Além disso, não é raro acontecer de um
membro da Igreja, com muitos pecados, após passar por um grande problema ou
abalo em sua vida, venha a se endireitar, transformando-se assim de
"joio" em "trigo." A história testemunha muitos exemplos
desta transformação radical do modo de vida, como por exemplo, o rei Manassias
do Antigo Testamento, o apóstolo Paulo, o príncipe Vladimir, e várias outras
figuras históricas. Deve-se lembrar que nesta vida ninguém é condenado à
perdição: cada pessoa tem a oportunidade de se arrepender e salvar sua própria
alma. O prazo do arrependimento somente finda ao término do prazo de vida do
indivíduo, quando chega o dia de sua colheita, e conclui-se o seu passado.
A parábola do joio ensina-nos a ficar em
vigília, ou seja, prestar atenção ao nosso estado espiritual, sem confiar em
nossa própria retidão, para que o demônio, aproveitando a nossa distração não
semeie desejos pecaminosos. Juntamente com isso, a parábola do joio ensina-nos
a ter uma atitude madura frente aos fatos eclesiásticos, lembrando que, nesta
vida terrena, enquanto o demônio causa estragos e as pessoas ficam possuídas
por desejos, os fenômenos negativos são inevitáveis. Seria possível o cultivo
do trigo sem nunca ter conhecido o joio?
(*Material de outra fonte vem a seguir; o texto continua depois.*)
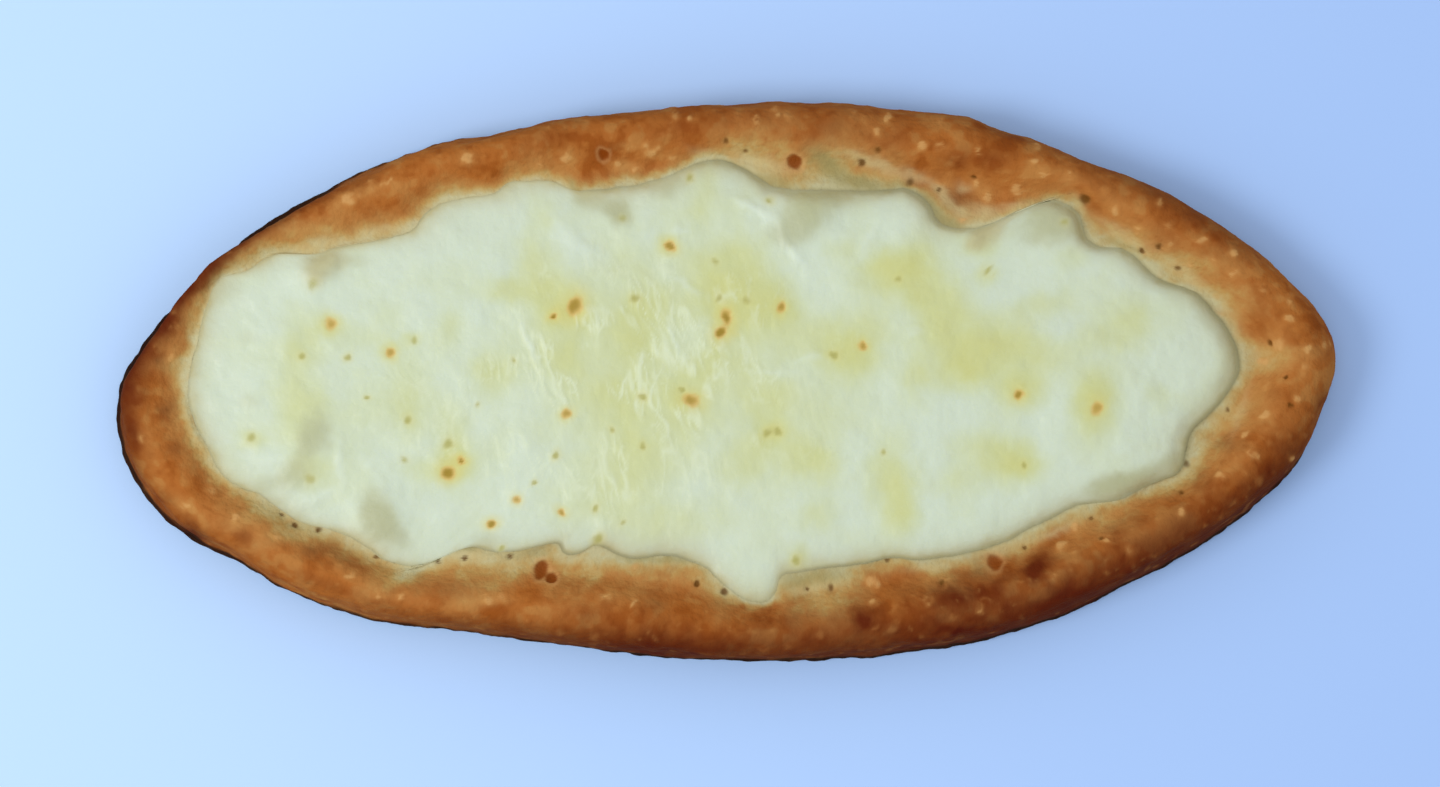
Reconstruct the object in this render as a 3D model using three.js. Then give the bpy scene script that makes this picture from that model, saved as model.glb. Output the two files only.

Mas, como as ervas daninhas nada tem
em comum com o trigo, assim o reino espiritual de Deus nada tem em comum com o
mal que às vezes ocorre dentre os muros das igrejas. Nem todos aqueles que
fazem parte do rol dos paroquianos pertencem realmente à Igreja de Cristo, ou
seja, há muitos convocados, mas poucos escolhidos.